Recovery is necessary to reduce the impact on user confidence and to reduce the likelihood of further successful attacks.

You should:

  • confirm the affected systems are patched and hardened against the recent attack, and possible future attacks
  • decide what day and time to restore the affected systems back into production (if they were taken offline)
  • check the systems you’re restoring to production are not compromised in the same way as the original incident
  • consider how long to monitor the restored systems for, and what to look out for

9. Communicate to a wider audience

If the incident is serious (P1 or P2) you’ll need to contact a wider MHCLG audience and potentially your service users.

Your communications lead must manage:

  • external and internal communications
  • incident escalations

External and internal communications

Make sure internal and external parties, like Information Security or your service users are fully informed at every stage of your incident management process.

Incident escalations

Notify the service owner of all high priority incidents (P1/P2).

10. Resolve the incident

Work to resolve the incident and return the service to normal operations, where possible. Once the incident has been resolved it is a good idea to take a break.

Next, hold an incident and lessons learned review following a blameless post mortem culture so your service can improve.
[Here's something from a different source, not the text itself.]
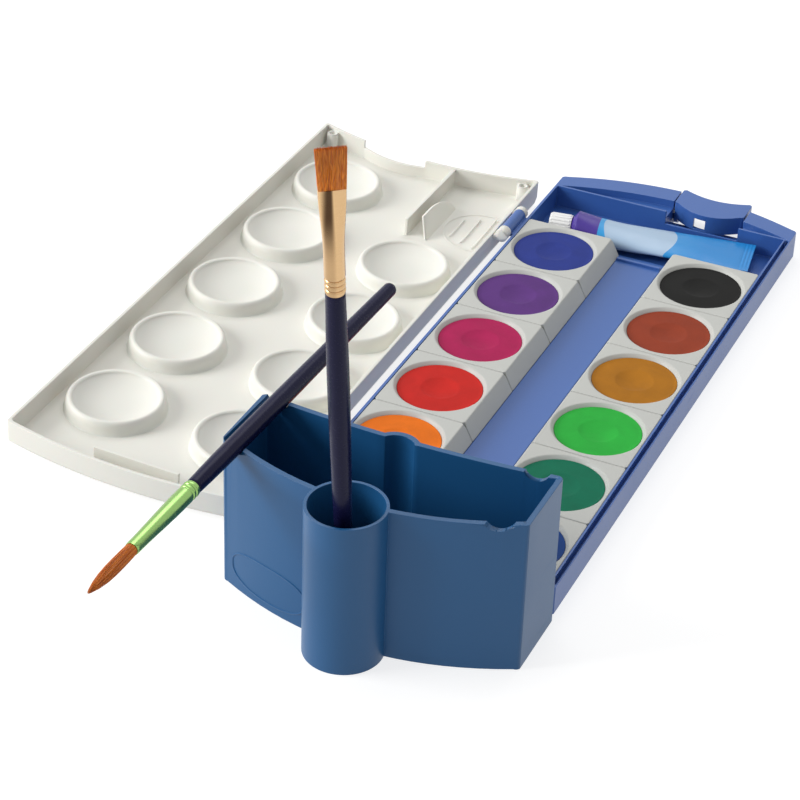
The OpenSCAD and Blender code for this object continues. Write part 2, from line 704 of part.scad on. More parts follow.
module tube_cap() {
    color("white") tube_place() translate([-shoulder_l - fit_gap - cap_l, 0, 0]) rotate([0, 90, 0]) difference() {
        union() {
            cylinder(r = cap_r - 0.25, h = cap_l);
            for (i = [0:17]) rotate([0, 0, 20 * i]) translate([cap_r - 0.6, -0.35, 0.6]) cube([0.6, 0.7, cap_l - 1.2]);
        }
        translate([0, 0, 1.6]) cylinder(r = neck_r + 0.08, h = cap_l);
    }
}

// Outline of the cup, drawn in by w
module cup_prism(w, z0, z1) {
    slope = atan(cup_draft / cup_h);
    difference() {
        union() {
            translate([0, 0, z0]) linear_extrude(z1 - z0) polygon(ends_pts(cup_x0 + w, cup_x1 - w,
                cup_front_y + w, cup_back_y - w, cup_front_bow, -cup_back_bow, cup_wall - w * 0.7));
            translate([holder_x, key_y, z0]) cylinder(r = key_r - w, h = z1 - z0);
        }
        translate([cup_x0 + w - cup_draft, -3 * cup_w, 0]) rotate([0, -slope, 0])
            translate([cup_draft - 20, 0, -10]) cube([20, 3 * cup_w, cup_h + 30]);
    }
}

module water_cup() {
    rest_z = cup_h + rbrush_up;
    color("steelblue") difference() {
        union() {
            difference() {
                cup_prism(0, 0, cup_h);
                cup_prism(cup_wall, cup_floor, cup_h + 1);
            }
            translate([holder_x, holder_y, 0]) cylinder(r = holder_r + holder_t, h = cup_h);
        }
        translate([holder_x, holder_y, cup_floor]) cylinder(r = holder_r, h = cup_h);
        round_place() translate([0, 0, 0]) cylinder(r = rest_r, h = rhandle_l);
        bar_y(cup_x1 - rest2_in, cup_h - rest2_d + rest2_arc, rest2_arc, cup_front_y - cup_front_bow, cup_back_y + 1);
    }
}

// The flat brush is drawn standing on its end, up +Z
module flat_place() {
    rise = cup_floor + fit_gap + fhandle_end_r * sin(flean);
    translate([holder_x - fend_off * cos(flean_dir), holder_y - fend_off * sin(flean_dir), rise])
        rotate([0, flean, flean_dir]) children();
}

// Radius of a handle of length l that swells from its end to a belly at share m and thins again
function handle_r(t, m, end_r, belly_r, neck) =
    t < m ? end_r + (belly_r - end_r) * pow(sin(90 * t / m), 1.3)
          : neck + (belly_r - neck) * pow(cos(90 * (t - m) / (1 - m)), 1.2);

// A turned handle with a round end
module handle(l, m, end_r, belly_r, neck) {
    dome = [for (i = [0:5]) let (a = -90 + 15 * i) [end_r * cos(a), end_r + end_r * sin(a)]];
    body = [for (i = [1:16]) let (t = i / 16) [handle_r(t, m, end_r, belly_r, neck), end_r + (l - end_r) * t]];
    rotate_extrude() polygon(concat(dome, body, [[0, l]]));
}

module flat_handle() {
    color("midnightblue") flat_place()
        handle(fhandle_l, 0.755, fhandle_end_r, fhandle_r, fferrule_r - 0.15);
}

flat_rings = 8;
flat_sides = 24;

// A ring of the flat ferrule at share t, from round at the handle to flat at the bristles
function flat_ring(t) = let (f = t < 0.45 ? 0 : (1 - cos(180 * (t - 0.45) / 0.55)) / 2,
        w = fferrule_r + (flat_w / 2 - fferrule_r) * f, d = fferrule_r + (flat_t / 2 - fferrule_r) * f)
    [for (i = [0:flat_sides - 1]) let (a = 360 * i / flat_sides, p = 1 - 0.5 * f)
        [w * sign(cos(a)) * pow(abs(cos(a)), p), d * sign(sin(a)) * pow(abs(sin(a)), p), fhandle_l + fferrule_l * t]];

module flat_ferrule() {
    pts = [for (j = [0:flat_rings]) each flat_ring(j / flat_rings)];
    color("burlywood") flat_place() {
        rotate([0, 0, fflat_dir - flean_dir]) mirror([0, 1, 0])
            polyhedron(pts, skin_faces(flat_rings, flat_sides));
        for (z = [4, 9]) translate([0, 0, fhandle_l + z]) rotate_extrude()
            polygon([[fferrule_r - 0.5, -0.8], [fferrule_r + 0.15, 0], [fferrule_r - 0.5, 0.8]]);
    }
}

// One strand of three sides from a to b, of radius r0 at its root and r1 at its end
module strand(a, b, r0, r1) {
    ring = [for (i = [0:2]) [cos(120 * i), sin(120 * i), 0]];
    polyhedron([for (v = ring) a + r0 * v, for (v = ring) b + r1 * v],
        [[0, 1, 2], [5, 4, 3], [0, 4, 1], [0, 3, 4], [1, 5, 2], [1, 4, 5], [2, 3, 0], [2, 5, 3]]);
}

// A strand of two stretches, through the point m
module bent_strand(a, m, b, r0, rm, r1) {
    ring = [for (i = [0:2]) [cos(120 * i), sin(120 * i), 0]];
    polyhedron([for (v = ring) a + r0 * v, for (v = ring) m + rm * v, for (v = ring) b + r1 * v],
        concat([[0, 1, 2], [8, 7, 6]], [for (j = [0, 3]) for (i = [0:2]) let (n = (i + 1) % 3)
            [j + i, j + 3 + n, j + n]], [for (j = [0, 3]) for (i = [0:2]) let (n = (i + 1) % 3)
            [j + i, j + 3 + i, j + 3 + n]]));
}

module flat_bristles() {
    w = flat_w - 0.7;
    d = flat_t - 0.7;
    z0 = fhandle_l + fferrule_l;
    px = w / flat_cols;
    py = d / flat_rows;
    r = min(px, py) / 2 * strand_fill;
    color("chocolate") flat_place() rotate([0, 0, fflat_dir - flean_dir]) {
        block([-w / 2 - 0.1, -d / 2 - 0.1, z0], [w / 2 + 0.1, d / 2 + 0.1, z0 + bind_t]);
        for (i = [0:flat_cols - 1]) for (j = [0:flat_rows - 1])
            let (x = (i + 0.5) * px - w / 2, y = (j + 0.5) * py - d / 2, drop = 0.5 * sin(137 * (i * flat_rows + j)))
            strand([x, y, z0 + bind_t - 0.2], [x * 1.14, y * 0.8, z0 + fbristle_l - 0.5 + drop], r, r * 0.7);
    }
}

// The round brush is drawn from the end of its handle, up +Z
module round_place() {
    translate([cup_x0 + rbrush_in, near_y + rbrush_y, cup_h + rbrush_up])
        rotate([0, 0, -rbrush_turn]) rotate([90, 0, 0]) children();
}

module round_handle() {
    color("midnightblue") round_place()
        handle(rhandle_l, 0.86, rhandle_end_r, rhandle_r, rferrule_r - 0.15);
}

module round_ferrule() {
    r0 = rferrule_r;
    r1 = rtip_r;
    color("yellowgreen") round_place() translate([0, 0, rhandle_l]) rotate_extrude() polygon(concat(
        [[0, 0], [r0, 0]],
        [for (i = [1:24]) let (t = i / 24) [r0 + (r1 - r0) * t - (i == 3 || i == 6 ? 0.25 : 0), rferrule_l * t]],
        [[0, rferrule_l]]));
}

// Width of the round bristles at share t of their length
function belly(t) = t < 0.3 ? 1 + 0.06 * sin(300 * t) : 1.06 * pow(cos(90 * (t - 0.3) / 0.72), 0.9);

module round_bristles() {
    z0 = rhandle_l + rferrule_l;
    r0 = rtip_r - 0.3;
    strand_r = r0 * sqrt(1 / round_strands) * strand_fill;
    color("chocolate") round_place() {
        translate([0, 0, z0]) cylinder(r = r0 + 0.12, h = bind_t);
        for (i = [0:round_strands - 1])
            let (rr = r0 * sqrt((i + 0.5) / round_strands), a = 137.508 * i, u = [cos(a), sin(a), 0],
                t = 0.97 - 0.22 * pow(rr / r0, 2), m = 0.42)
            bent_strand(rr * u + [0, 0, z0 + bind_t - 0.2], rr * belly(m) * u + [0, 0, z0 + m * rbristle_l],
                rr * belly(t) * u + [0, 0, z0 + t * rbristle_l], strand_r, strand_r * belly(m), strand_r * belly(t));
    }
}

base_tray();
latch();
lid_tray();
well(well_u2, 0);  // well_a1
well(well_u2, 1);  // well_a2
well(well_u2, 2);  // well_a3
well(well_u2, 3);  // well_a4
well(well_u2, 4);  // well_a5
well(well_u1, 1);  // well_b1
well(well_u1, 2);  // well_b2
well(well_u1, 3);  // well_b3
well(well_u1, 4);  // well_b4
pan(0, 0);  // pan_left_1
pan(0, 1);  // pan_left_2
pan(0, 2);  // pan_left_3
pan(0, 3);  // pan_left_4
pan(0, 4);  // pan_left_5
pan(0, 5);  // pan_left_6
pan(1, 0);  // pan_right_1
pan(1, 1);  // pan_right_2
pan(1, 2);  // pan_right_3
pan(1, 3);  // pan_right_4
pan(1, 4);  // pan_right_5
pan(1, 5);  // pan_right_6
paint(0, 0, "mediumblue");  // paint_ultramarine
paint(0, 1, "purple");  // paint_violet
paint(0, 2, "mediumvioletred");  // paint_magenta
paint(0, 3, "crimson");  // paint_red
paint(0, 4, "darkorange");  // paint_orange
paint(0, 5, "gold");  // paint_yellow
paint(1, 0, "black");  // paint_black
paint(1, 1, "sienna");  // paint_brown
paint(1, 2, "darkgoldenrod");  // paint_ochre
paint(1, 3, "limegreen");  // paint_light_green
paint(1, 4, "seagreen");  // paint_dark_green
paint(1, 5, "steelblue");  // paint_blue
tube_body();
tube_cap();
water_cup();
flat_handle();
flat_ferrule();
flat_bristles();
round_handle();
round_ferrule();
round_bristles();
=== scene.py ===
"""Looks of a gouache paint set: a tray of paint pans, a lid with mixing wells, a water cup and brushes.

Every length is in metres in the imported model's own frame: +Z up, +Y along the tray towards its latch,
the origin under the middle of the tray.
"""

import logging
from abc import ABC, abstractmethod
from dataclasses import dataclass
from enum import Enum
from math import copysign, cos, exp, pi, radians, sin
from typing import Any, Callable, Iterable

import bmesh
import bpy
from mathutils import Matrix, Vector, noise
from mathutils.bvhtree import BVHTree


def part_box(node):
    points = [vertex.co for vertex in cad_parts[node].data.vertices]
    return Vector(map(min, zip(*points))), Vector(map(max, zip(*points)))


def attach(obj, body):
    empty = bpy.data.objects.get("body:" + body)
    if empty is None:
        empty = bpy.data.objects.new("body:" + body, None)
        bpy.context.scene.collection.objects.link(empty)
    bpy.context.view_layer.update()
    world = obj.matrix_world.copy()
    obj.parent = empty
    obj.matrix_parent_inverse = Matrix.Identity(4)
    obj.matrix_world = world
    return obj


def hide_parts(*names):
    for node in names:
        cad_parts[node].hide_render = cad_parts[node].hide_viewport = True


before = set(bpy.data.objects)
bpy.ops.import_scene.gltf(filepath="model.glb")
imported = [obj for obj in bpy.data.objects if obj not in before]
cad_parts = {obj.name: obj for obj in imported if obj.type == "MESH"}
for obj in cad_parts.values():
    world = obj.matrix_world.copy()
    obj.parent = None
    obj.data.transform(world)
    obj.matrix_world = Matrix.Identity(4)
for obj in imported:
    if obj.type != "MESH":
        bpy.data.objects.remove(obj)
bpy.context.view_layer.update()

LOG = logging.getLogger("paint_set")
MM = 0.001
GOLDEN_ANGLE = 2.39996
SAME_PLACE = 2e-6
FLAT_WITHIN = radians(0.6)
ON_SURFACE = 0.02 * MM
WHITE = (1, 1, 1, 1)
Material = bpy.types.Material
Mesh = bpy.types.Mesh
Node = bpy.types.Node
Shape = bmesh.types.BMesh
Rgba = tuple[float, float, float, float]
Pair = tuple[float, float]
Triple = tuple[float, float, float]
Inputs = dict[Any, Any]


def tint(red: int, green: int, blue: int) -> Rgba:
    """Turn a colour as a screen shows it, 0 to 255, into the linear one that shaders use."""

    def straighten(value: int) -> float:
        share = value / 255
        return share / 12.92 if share <= 0.04045 else ((share + 0.055) / 1.055) ** 2.4

    return straighten(red), straighten(green), straighten(blue), 1.0


class Wire:
    """A node's output, on which +, - and * make Math nodes."""

    def __init__(self, graph: "Graph", socket: bpy.types.NodeSocket) -> None:
        self.graph, self.socket = graph, socket

    def __add__(self, other: "Wire | float") -> "Wire":
        return self.graph.calc("ADD", self, other)

    def __sub__(self, other: "Wire | float") -> "Wire":
        return self.graph.calc("SUBTRACT", self, other)

    def __mul__(self, other: "Wire | float") -> "Wire":
        return self.graph.calc("MULTIPLY", self, other)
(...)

Make sure that any actions to prevent similar incidents in the future are written up as GitHub issues and can be brought into future sprints.

Incident roles

  • Incident lead: The role of the incident lead is to direct the incident response and lead on diagnosis and resolution. They may also make changes to application code and deployed infrastructure.
    • Requires read-write access to the AWS account hosting the applications that are experiencing an incident.
    • Requires read-write access to any GitHub repositories hosting code for the applications that are experiencing an incident.
  • Scribe: The role of scribe is to maintain the incident report document during diagnosis and resolution of the incident. This also means keeping track of changes made to applications and infrastructure code. The scribe may also be the comms lead if a product or delivery manager is not available.
    • Requires edit access to the Google document tracking the incident.
    • Requires read-write access to the technical documentation repository.
  • Actor: The role of actor is to assist in the incident response, approving any pull requests where needed.
    • Requires read-only access to the AWS account hosting the applications that are experiencing an incident.
    • Requires read-write access to any GitHub repositories hosting code for the applications that are experiencing an incident.
  • Comms lead: The role of the comms lead is to make sure that internal and external parties are notified, and that P1 or P2 incidents are escalated to the service owner.